A republiqueta
Santana Castilho*
A atmosfera política portuguesa está mergulhada numa cultura de incongruências, oportunismos, servilismos e mentiras, para proteger responsáveis de tribos sem ética. A verdade, a liberdade e a justiça vão perdendo significado. Se seguirmos a sucessão dos episódios dos últimos dias, compreendemos o descrédito do Governo e a pequenez das tômbolas partidárias. Os cidadãos portugueses que ainda não desistiram de votar deveriam inquietar-se com os acontecimentos políticos mais recentes.
- A República está a virar republiqueta. Em Março de 2020, António Costa era contra o estado de emergência, mas Marcelo decretou-o. Agora, com os papéis invertidos, após uma troca de picardias entre ambos, que a decência dispensava, depois da festança do Sporting e do regabofe da Liga dos Campeões, o desorientado António Costa, sem anuência presidencial nem escrutínio da AR, confinou três milhões de portugueses. Será que a variante da terra dele só ataca de sexta à tarde a segunda de madrugada? A Constituição (artigos 19º e 44º) é papel molhado? Que moral lhe sobra depois de tudo isto?

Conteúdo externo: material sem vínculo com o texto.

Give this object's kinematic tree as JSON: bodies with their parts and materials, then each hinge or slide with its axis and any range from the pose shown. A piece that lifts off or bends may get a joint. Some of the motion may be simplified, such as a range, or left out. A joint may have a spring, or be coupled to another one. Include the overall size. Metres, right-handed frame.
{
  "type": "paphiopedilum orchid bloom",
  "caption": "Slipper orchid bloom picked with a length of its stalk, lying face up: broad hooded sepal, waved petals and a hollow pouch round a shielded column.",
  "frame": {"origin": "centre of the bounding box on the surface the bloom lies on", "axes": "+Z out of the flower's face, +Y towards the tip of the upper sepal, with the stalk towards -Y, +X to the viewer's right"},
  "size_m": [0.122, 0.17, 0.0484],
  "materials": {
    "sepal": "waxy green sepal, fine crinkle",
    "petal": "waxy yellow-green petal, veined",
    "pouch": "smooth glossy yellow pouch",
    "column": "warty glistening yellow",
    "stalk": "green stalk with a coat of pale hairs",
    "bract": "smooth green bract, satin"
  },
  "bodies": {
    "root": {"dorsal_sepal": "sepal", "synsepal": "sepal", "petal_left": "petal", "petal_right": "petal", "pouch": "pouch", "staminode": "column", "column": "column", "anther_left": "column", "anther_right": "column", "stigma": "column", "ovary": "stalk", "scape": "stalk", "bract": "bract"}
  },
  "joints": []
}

- É impossível eximir Fernando Medina da responsabilidade política por um acto de enorme gravidade, responsabilidade que aumentou quando entrou num vórtice manipulatório dos factos, para reduzir uma delação hedionda a rotina burocrática. A CML atentou contra direitos humanos protegidos por tratados internacionais, contra a Constituição e contra a nossa dignidade. O responsável máximo pela CML é Fernando Medina. Não chega terminar uma auditoria nada independente com o despedimento de um cabeça-de-turco. Não chega pedir desculpa ou exonerar o porteiro, como se os dados tivessem descido a escadaria central dos Paços do Concelho sem ele os ver. Perante a dimensão do desastre, o Ministério de Administração Interna, o Ministério dos Negócios Estrangeiros e a Comissão Nacional de Protecção de Dados, alertados em Março, devem também explicar porque não actuaram, sob o risco de vermos todo o Governo como um antro de incúria e indiferença.
- O anterior vai de passo síncrono com uma lei aprovada pelo Parlamento e promulgada pelo Presidente da República, que instituiu o controlo da liberdade de expressão e a censura a posteriori, num remake inqualificável da ditadura salazarista.

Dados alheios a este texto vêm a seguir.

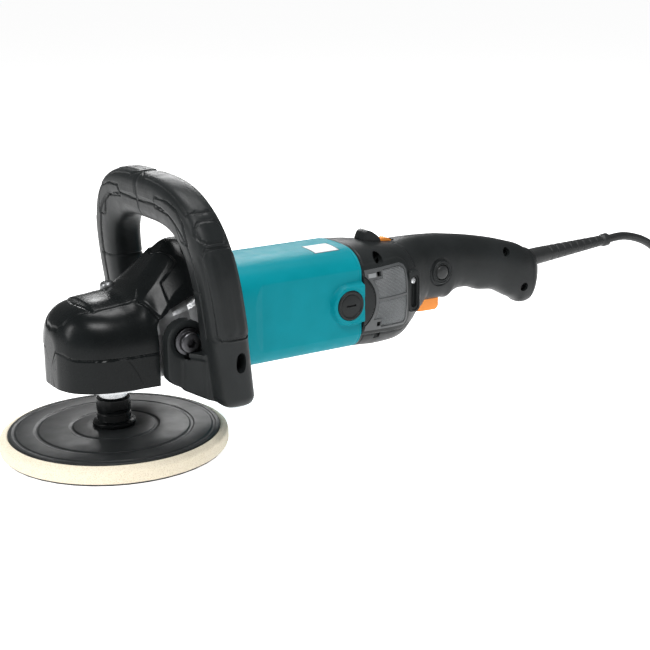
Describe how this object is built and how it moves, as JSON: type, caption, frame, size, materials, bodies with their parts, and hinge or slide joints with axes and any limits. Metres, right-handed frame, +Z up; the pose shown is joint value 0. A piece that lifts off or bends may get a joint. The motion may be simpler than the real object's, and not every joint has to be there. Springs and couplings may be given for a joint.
{
  "type": "rotary polisher",
  "caption": "Mains rotary polisher with a round foam pad, a loop handle over the gear head, a motor housing and a trigger handle with a coiled cord.",
  "frame": {"origin": "centre of the pad's working face, on the spindle's axis", "axes": "+Z up the spindle, +X along the motor from the spindle to the rear handle and cord"},
  "size_m": [0.849, 0.2482, 0.215],
  "materials": {
    "black_plastic": "satin",
    "black_rubber": "matte",
    "teal_plastic": "satin",
    "orange_plastic": "satin",
    "cast_aluminium": "satin",
    "steel": "satin",
    "dark_steel": "satin",
    "lamination": "matte",
    "copper": "satin",
    "brass": "satin",
    "carbon": "matte",
    "cream_foam": "matte",
    "hook_nylon": "matte",
    "grey_mesh": "matte"
  },
  "bodies": {
    "body": {"spindle_bearing": "steel", "needle_bearing": "steel", "bearing_box": "cast_aluminium", "head_screw_1": "steel", "head_screw_2": "steel", "head_screw_3": "steel", "head_screw_4": "steel", "gear_housing": "cast_aluminium", "head_cover": "black_plastic", "shaft_lock_spring": "steel", "loop_handle": "black_plastic", "loop_bolt_left": "dark_steel", "loop_bolt_right": "dark_steel", "motor_housing": "teal_plastic", "stator_core": "lamination", "field_coil_top": "copper", "field_coil_bottom": "copper", "front_bearing": "steel", "rear_bearing": "steel", "carbon_brush_left": "carbon", "carbon_brush_right": "carbon", "brush_holder_left": "brass", "brush_holder_right": "brass", "brush_cap_left": "black_plastic", "brush_cap_right": "black_plastic", "baffle_plate": "black_plastic", "handle_half_left": "black_plastic", "handle_half_right": "black_plastic", "trigger_spring": "steel", "switch_body": "black_plastic", "speed_controller": "black_plastic", "dust_screen_left": "grey_mesh", "dust_screen_right": "grey_mesh", "latch_screw_left": "steel", "latch_screw_right": "steel", "handle_screw_1": "dark_steel", "handle_screw_2": "dark_steel", "handle_screw_3": "dark_steel", "cord_guard": "black_rubber", "power_cord": "black_rubber", "cord_coil": "black_rubber", "plug_body": "black_rubber", "plug_blade_left": "brass", "plug_blade_right": "brass"},
    "spindle_group": {"hook_face": "hook_nylon", "foam_layer": "cream_foam", "backing_plate": "black_plastic", "pad_hub": "black_plastic", "spindle": "steel", "bevel_gear": "dark_steel"},
    "armature_group": {"armature_shaft": "steel", "armature_core": "lamination", "armature_windings": "copper", "commutator": "copper", "cooling_fan": "black_plastic", "pinion_gear": "dark_steel"},
    "shaft_lock": {"shaft_lock_button": "steel"},
    "trigger_body": {"trigger": "orange_plastic"},
    "lock_button_body": {"lock_button": "black_rubber"},
    "dial_body": {"speed_dial": "orange_plastic"}
  },
  "joints": [
    {"name": "spindle_spin", "type": "hinge", "parent": "body", "child": "spindle_group", "pos_m": [0, 0, 0], "axis": [0, 0, 1], "continuous": true},
    {"name": "armature_spin", "type": "hinge", "parent": "body", "child": "armature_group", "pos_m": [0.1, 0, 0.095], "axis": [1, 0, 0], "continuous": true},
    {"name": "shaft_lock_press", "type": "slide", "parent": "body", "child": "shaft_lock", "axis": [0, 0, -1], "range_m": [0, 0.004], "stiffness_N_per_m": 900, "springref_m": -0.004, "deforming": ["shaft_lock_spring"]},
    {"name": "trigger_pull", "type": "slide", "parent": "body", "child": "trigger_body", "axis": [0, 0, 1], "range_m": [0, 0.006], "stiffness_N_per_m": 900, "springref_m": -0.005, "deforming": ["trigger_spring"]},
    {"name": "lock_button_press", "type": "slide", "parent": "body", "child": "lock_button_body", "axis": [0, 1, 0], "range_m": [0, 0.0025], "stiffness_N_per_m": 700, "springref_m": -0.003},
    {"name": "speed_dial_turn", "type": "hinge", "parent": "body", "child": "dial_body", "pos_m": [0.2585, 0, 0.127], "axis": [0, 1, 0], "range_deg": [0, 270]}
  ],
  "couplings": [
    {"joint": "armature_spin", "follows": "spindle_spin", "ratio": 4}
  ]
}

- A elite pífia da Iniciativa Liberal usou a liberdade de manifestação dos partidos políticos para fazer aquilo que foi interditado aos lisboetas. Mas o sórdido expediente teve um mérito: quando políticos recorrem a metáforas de ódio e se entregam à alarvidade de furar com setas as imagens dos seus adversários políticos, os eleitores podem extrapolar o que deles se espera se chegarem ao poder.
- Dois pavões sociopatas, gestores de recursos humanos da TAP, que sobrevive sugando o erário público, pavonearam-se em modo bacoco nas redes sociais, por estarem a recrutar em Madrid, depois de terem despedido em Lisboa. Reduzi-los a espanadores resolveria o problema, não fora a desumanização que personificaram ser transversal a tantas instituições que o Estado protege.
- Perguntava-me eu por que razão toda a selecção continua em funções, apesar de um dos seus ter sido sinalizado como infectado, quando na escola, logo que uma criança testa positivo, toda a turma, mesmo testando negativo, fica em quarentena. Marcelo esclareceu: a Educação não é uma actividade essencial, o futebol é uma actividade fundamental.
- No passado dia 11, PS, PSD, CDS e IL uniram-se na AR para impedir a integração nos quadros de todos os professores com 5 ou mais anos de serviço até 2022. Estes partidos não só se opuseram a um acto de elementar justiça como atentaram contra a resolução da recorrente falta de professores em muitas escolas do país. Uns trocos agora importaram mais do que a educação das gerações vindouras. Se verificarmos o dinheiro efectivamente gasto, que não o inicialmente orçamentado, no sector da Educação, em percentagem do PIB, constata-se que o seu peso diminuiu sempre, desde 2014.
A enorme suscetibilidade da sociedade a todo o tipo de manipulações, que o medo da covid-19 ofereceu a políticos sem sensibilidade e bom senso, torna talvez inútil referir tudo isto. Mas, como na parábola do colibri, pelo menos cumpro a minha parte. Porque não podemos continuar numa vida que não é vida, arruinando a saúde mental e psíquica para combater uma doença do corpo.